RMI Guide Mike Haugen & Team Siete

On The Map

Leave a Comment For the Team (2)

Press button…get summit!

Posted by: Joe Horiskey on 7/3/2019 at 3:28 pm

Don’t let the weather get you down! If you get cold, just think about me and I’m sure that will heat things up ;)!

- XOXO <3

Posted by: Mackinzie on 7/3/2019 at 12:42 pm


Denali Expedition: Haugen & Team Waiting on Weather

Monday, July 1, 2019 - 9:24 PM PT

Denali is a mountain that definitely tests a group’s patience. We woke up around 6 to look at the weather and Denali was still a bit too testy up high for us to make our move. This is to be expected when climbing big mountains and our team has accepted this challenge of waiting like a cobra to strike at our good weather window…. which will hopefully be tomorrow.
The team is in great spirits and spent the day resting up and sport eating so we have the energy to get to the summit. Although not as nice as 14k camp, 17k is treating us well. Keep your fingers crossed for us for tomorrow!

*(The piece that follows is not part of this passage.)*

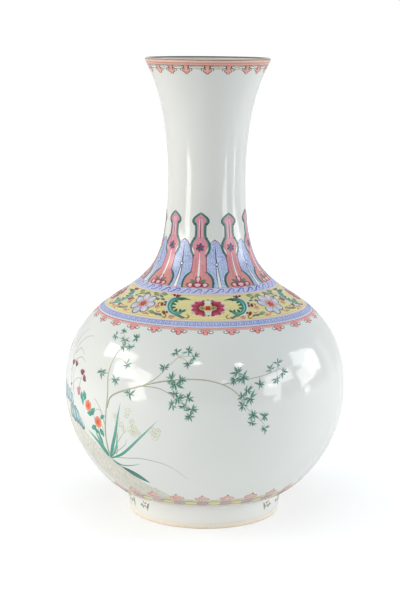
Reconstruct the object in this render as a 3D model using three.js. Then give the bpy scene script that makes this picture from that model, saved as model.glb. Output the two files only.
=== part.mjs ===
// A globular bottle vase with a tall trumpet neck, as a potter makes one of this size: four thrown
// sections and a turned foot ring, joined edge to edge with slip before glazing.
// Millimetres, +Z up. The origin is the centre of the foot's resting face.
import * as THREE from "three";

// Heights of the stretches that stack up to the vase's full height
const footHeight = 20.5;
const bellyRise = 89;
const shoulderRise = 93.6;
const neckRise = 88.3;
const mouthRise = 98.9;

// Outside radii
const footRestRadius = 65;
const footTopRadius = 67.6;
const bodyStartRadius = 69.3;
const bellyRadius = 120.8;
const shoulderTurnRadius = 56.9;
const waistRadius = 33;
const mouthRadius = 52.6;

// How far each bend of the outline keeps its direction (the reach of the curve's handles)
const footSpread = 7.7;
const bellyFullnessBelow = 54.7;
const bellyFullnessAbove = 65.5;
const shoulderReach = 25;
const neckSweepReach = 18.5;
const waistReachBelow = 65.2;
const waistReachAbove = 67.3;
const mouthFlareReach = 5.6;
// Directions of the outline, in degrees from straight outwards
const shoulderSlope = 136.5;
const mouthFlareSlope = 72.3;

// Walls
const bodyWall = 5;
const neckWall = 4;
const floorThickness = 7;
const lipRadius = 1.5;

// Foot ring
const footRingWall = 6.5;
const footBevel = 1.4;

// Joints between the sections
const slipThickness = 0.6;
const tongueHeight = 2;
const tongueThickness = 1.8;
const fitClearance = 0.3;
const locatingStep = 2;

// Roundness of the solids
const facets = 48;
const stepsPerBend = 7;

const bellyHeight = footHeight + bellyRise;
const shoulderHeight = bellyHeight + shoulderRise;
const waistHeight = shoulderHeight + neckRise;
const totalHeight = waistHeight + mouthRise;

const porcelain = new THREE.MeshStandardMaterial({ color: 0xe9ecea, roughness: 0.12, metalness: 0 });
const biscuit = new THREE.MeshStandardMaterial({ color: 0xe3d3ba, roughness: 0.8, metalness: 0 });
const slipFinish = new THREE.MeshStandardMaterial({ color: 0xe6e4dd, roughness: 0.5, metalness: 0 });

const point = (radius, height) => new THREE.Vector2(radius, height);

function towards(degrees, reach) {
  const angle = THREE.MathUtils.degToRad(degrees);
  return point(Math.cos(angle) * reach, Math.sin(angle) * reach);
}

// One bend of the outline, with the handle at each end
function bend(start, startHandle, end, endHandle) {
  return new THREE.CubicBezierCurve(start, start.clone().add(startHandle), end.clone().add(endHandle), end);
}

// The outline from the foot to the lip, and the thickness of the wall along each bend
const bodyStart = point(bodyStartRadius, footHeight);
const belly = point(bellyRadius, bellyHeight);
const shoulderTurn = point(shoulderTurnRadius, shoulderHeight);
const waist = point(waistRadius, waistHeight);
const mouth = point(mouthRadius, totalHeight - lipRadius);
const outlineBends = [
  {
    curve: bend(bodyStart, point(footSpread, 0), belly, point(0, -bellyFullnessBelow)),
    walls: [bodyWall, bodyWall],
  },
  {
    curve: bend(belly, point(0, bellyFullnessAbove), shoulderTurn, towards(shoulderSlope, -shoulderReach)),
    walls: [bodyWall, bodyWall],
  },
  {
    curve: bend(shoulderTurn, towards(shoulderSlope, neckSweepReach), waist, point(0, -waistReachBelow)),
    walls: [bodyWall, neckWall],
  },
  {
    curve: bend(waist, point(0, waistReachAbove), mouth, towards(mouthFlareSlope, -mouthFlareReach)),
    walls: [neckWall, 2 * lipRadius],
  },
];

// Points of the outside and of the inside, which lies one wall thickness in, square to the outline
const outside = [];
const inside = [];
outlineBends.forEach(({ curve, walls }, index) => {
  for (let step = index === 0 ? 0 : 1; step <= stepsPerBend; step += 1) {
    const share = step / stepsPerBend;
    const here = curve.getPoint(share);
    const along = curve.getTangent(share);
    const wall = THREE.MathUtils.lerp(walls[0], walls[1], share);
    outside.push(here);
    inside.push(point(here.x - along.y * wall, here.y + along.x * wall));
  }
});

// The radius of a line of points at a height, and the line's points between two heights
function radiusAt(line, height) {
  const next = line.findIndex((p, i) => i > 0 && p.y >= height);
  const from = line[next - 1];
  const to = line[next];
  return THREE.MathUtils.mapLinear(height, from.y, to.y, from.x, to.x);
}

function stretch(line, low, high) {
  const shortest = 0.5;
  const between = line.filter((p) => p.y > low + shortest && p.y < high - shortest);
  return [point(radiusAt(line, low), low), ...between, point(radiusAt(line, high), high)];
}

// A ring seam: the lower section ends in a flat land and an inner tongue, the upper one sits over the tongue,
// and slip fills the flat gap between the two lands
function seamAt(height) {
  const low = height - slipThickness / 2;
  const high = height + slipThickness / 2;
  return { low, high, tongueRadius: radiusAt(inside, low) + tongueThickness };
}

const bellySeam = seamAt(bellyHeight);
const shoulderSeam = seamAt(shoulderHeight);
const neckSeam = seamAt(waistHeight);

// The upper end of a section, from the outside over the land and the tongue to the inside
function tongueEnd(seam) {
  const top = seam.high + tongueHeight;
  return [
    point(seam.tongueRadius, seam.low),
    point(seam.tongueRadius, top),
    point(radiusAt(inside, top), top),
  ];
}

// The lower end of a section, from the inside over the rebate to the land
function rebateEnd(seam) {
  const top = seam.high + tongueHeight + fitClearance;
  const radius = seam.tongueRadius + fitClearance;
  return [point(radiusAt(inside, top), top), point(radius, top), point(radius, seam.high)];
}

// A solid of revolution from a profile that runs anticlockwise: out along the bottom, up the outside.
// A profile that starts on the axis ends there too, and any other closes on itself.
function turned(name, profile, material) {
  const closed = profile[0].x === 0 ? profile : [...profile, profile[0]];
  const geometry = new THREE.LatheGeometry(closed, facets);
  geometry.rotateX(Math.PI / 2);
  const mesh = new THREE.Mesh(geometry, material);
  mesh.name = name;
  return mesh;
}

// The foot: a ring with a bevelled resting edge, flat on top where it takes the body
function footRing() {
  const top = footHeight - slipThickness;
  const innerRadius = footRestRadius - footRingWall;
  return turned(
    "foot_ring",
    [
      point(innerRadius, footBevel),
      point(innerRadius + footBevel, 0),
      point(footRestRadius - footBevel, 0),
      point(footRestRadius, footBevel),
      point(footTopRadius, top),
      point(innerRadius, top),
    ],
    biscuit,
  );
}

function footSlip() {
  const innerRadius = footRestRadius - footRingWall;
  return turned(
    "foot_luting_slip",
    [
      point(innerRadius, footHeight - slipThickness),
      point(footTopRadius, footHeight - slipThickness),
      point(footTopRadius, footHeight),
      point(innerRadius, footHeight),
    ],
    slipFinish,
  );
}

// The lower bowl: its floor has a shallow step that centres it in the foot ring
function lowerBody() {
  const stepRadius = footRestRadius - footRingWall - fitClearance;
  const floorTop = footHeight + floorThickness;
  return turned(
    "lower_body",
    [
      point(0, footHeight - locatingStep),
      point(stepRadius, footHeight - locatingStep),
      point(stepRadius, footHeight),
      ...stretch(outside, footHeight, bellySeam.low),
      ...tongueEnd(bellySeam),
      ...stretch(inside, floorTop, bellySeam.high).reverse().slice(1),
      point(0, floorTop),
    ],
    porcelain,
  );
}

function middleSection(name, lowerSeam, upperSeam) {
  const insideStart = lowerSeam.high + tongueHeight + fitClearance;
  return turned(
    name,
    [
      ...rebateEnd(lowerSeam).slice(1),
      ...stretch(outside, lowerSeam.high, upperSeam.low),
      ...tongueEnd(upperSeam),
      ...stretch(inside, insideStart, upperSeam.high).reverse().slice(1),
    ],
    porcelain,
  );
}

// The flared mouth, with a rounded lip
function mouthSection() {
  const insideStart = neckSeam.high + tongueHeight + fitClearance;
  const lipHeight = totalHeight - lipRadius;
  const lipSteps = 6;
  const lipCentre = radiusAt(outside, lipHeight) - lipRadius;
  const lip = [];
  for (let step = 1; step < lipSteps; step += 1) {
    const angle = (Math.PI * step) / lipSteps;
    lip.push(point(lipCentre + lipRadius * Math.cos(angle), lipHeight + lipRadius * Math.sin(angle)));
  }
  const innerTop = point(lipCentre - lipRadius, lipHeight);
  const innerEnd = lipHeight - mouthFlareReach / 2;
  return turned(
    "flared_mouth",
    [
      ...rebateEnd(neckSeam).slice(1),
      ...stretch(outside, neckSeam.high, lipHeight),
      ...lip,
      innerTop,
      ...stretch(inside, insideStart, innerEnd).reverse(),
    ],
    porcelain,
  );
}

function ringSlip(name, seam) {
  const innerRadius = seam.tongueRadius + fitClearance;
  return turned(
    name,
    [
      point(innerRadius, seam.low),
      point(radiusAt(outside, seam.low), seam.low),
      point(radiusAt(outside, seam.high), seam.high),
      point(innerRadius, seam.high),
    ],
    slipFinish,
  );
}

const vase = new THREE.Group();
vase.add(
  footRing(),
  footSlip(),
  lowerBody(),
  ringSlip("belly_luting_slip", bellySeam),
  middleSection("upper_body", bellySeam, shoulderSeam),
  ringSlip("shoulder_luting_slip", shoulderSeam),
  middleSection("neck", shoulderSeam, neckSeam),
  ringSlip("neck_luting_slip", neckSeam),
  mouthSection(),
);

export default vase;
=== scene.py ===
# %% [markdown]
# This lesson finishes a globular bottle vase: white porcelain with a tall trumpet neck, painted over the
# glaze in enamels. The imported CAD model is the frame. It holds the thrown sections and the foot ring at
# their real size, and every piece made here is built on the same outline, in metres, with +Z up and the
# front of the vase facing -Y.

# %% Load the frame
import math

import bmesh
import bpy
import numpy as np
from mathutils import Matrix, Vector, geometry


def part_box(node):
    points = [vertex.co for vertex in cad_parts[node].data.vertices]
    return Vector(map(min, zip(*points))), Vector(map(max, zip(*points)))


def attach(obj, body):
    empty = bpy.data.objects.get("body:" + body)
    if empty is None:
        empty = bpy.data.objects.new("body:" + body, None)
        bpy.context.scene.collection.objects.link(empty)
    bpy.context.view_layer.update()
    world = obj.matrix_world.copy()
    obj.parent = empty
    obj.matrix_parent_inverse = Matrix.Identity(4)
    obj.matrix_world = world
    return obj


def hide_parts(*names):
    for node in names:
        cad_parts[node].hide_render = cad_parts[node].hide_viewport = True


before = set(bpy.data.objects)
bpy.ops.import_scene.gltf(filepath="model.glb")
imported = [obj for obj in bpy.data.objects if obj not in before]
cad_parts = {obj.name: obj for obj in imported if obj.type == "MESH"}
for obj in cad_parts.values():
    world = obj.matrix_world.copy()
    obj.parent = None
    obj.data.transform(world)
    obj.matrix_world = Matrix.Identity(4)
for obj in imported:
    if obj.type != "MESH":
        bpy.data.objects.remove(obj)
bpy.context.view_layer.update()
MM = 0.001
print("nodes in the frame:", sorted(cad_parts))

# %% [markdown]
# A thrown vase is one outline turned about its axis. The outline is four bends, each a Bezier curve with a
# handle at both ends, so it can be made from the few sizes that the potter would measure. The heights and
# the widest and narrowest radii come from the frame. The radii between them, the walls and the reach of the
# handles are written here.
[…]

RMI Guide Mike Haugen and Team Siete

On The Map

Leave a Comment For the Team (2)

Well let’s just say, “Buzzard Butthairs” to another day at 17,200, and good for you for patience and persistence. No Denali Demons allowed, and may you soon reach your goal. Keep up that strong spirit.

GO TYM!  GO TEAM!

Love Mom and Zeppelin

Posted by: Kristi Kennelly on 7/2/2019 at 9:59 am

Wayne, Zach and Ian-how are those snacks tasting?  Hope you can summit today. Best wishes to the entire team. The summit awaits you!!!